In a reaction mixture containing `H_(2),N_(2)` and `NH_(3)` at partial pressure of 2 atm, 1 atm and 3 atm respectively, the value of `K_(p)` at `725K` is `4.28xx10^(-5)atm^(-2)` . In which direction the net reaction will go ?

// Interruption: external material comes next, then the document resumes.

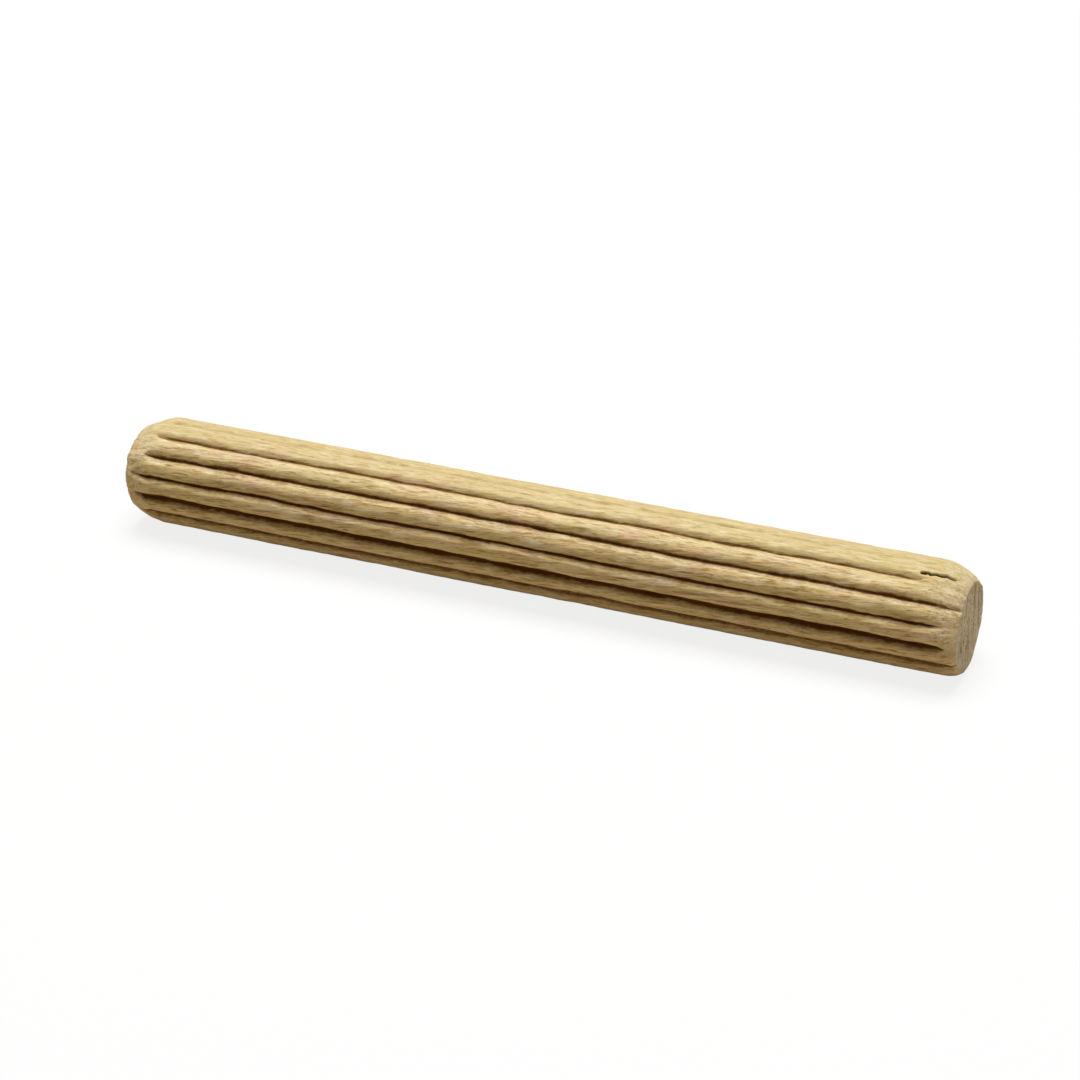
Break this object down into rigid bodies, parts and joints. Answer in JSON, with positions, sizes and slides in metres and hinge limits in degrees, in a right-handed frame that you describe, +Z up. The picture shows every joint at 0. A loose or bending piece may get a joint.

`N_(2)(g)+3H_(2)(g)hArr 2NH_(3)(g)`

To determine the direction of the net reaction for the given system, we will follow these steps: ### Step 1: Write the balanced chemical equation The balanced equation for the reaction is: \[ N_2(g) + 3H_2(g) \rightleftharpoons 2NH_3(g) \] ### Step 2: Identify the partial pressures From the question, we have the following partial pressures: - \( P_{H_2} = 2 \, \text{atm} \) - \( P_{N_2} = 1 \, \text{atm} \) - \( P_{NH_3} = 3 \, \text{atm} \) ### Step 3: Calculate the reaction quotient \( Q_p \) The reaction quotient \( Q_p \) is calculated using the formula: \[ Q_p = \frac{(P_{NH_3})^2}{(P_{N_2})(P_{H_2})^3} \] Substituting the values: \[ Q_p = \frac{(3)^2}{(1)(2)^3} = \frac{9}{1 \times 8} = \frac{9}{8} = 1.125 \] ### Step 4: Compare \( Q_p \) with \( K_p \) The equilibrium constant \( K_p \) is given as: \[ K_p = 4.28 \times 10^{-5} \, \text{atm}^{-2} \] Now we compare \( Q_p \) and \( K_p \): - \( Q_p = 1.125 \) - \( K_p = 4.28 \times 10^{-5} \) ### Step 5: Determine the direction of the reaction Since \( Q_p > K_p \), the reaction will shift to the left (towards the reactants) to reach equilibrium. ### Conclusion The net reaction will proceed in the backward direction. ---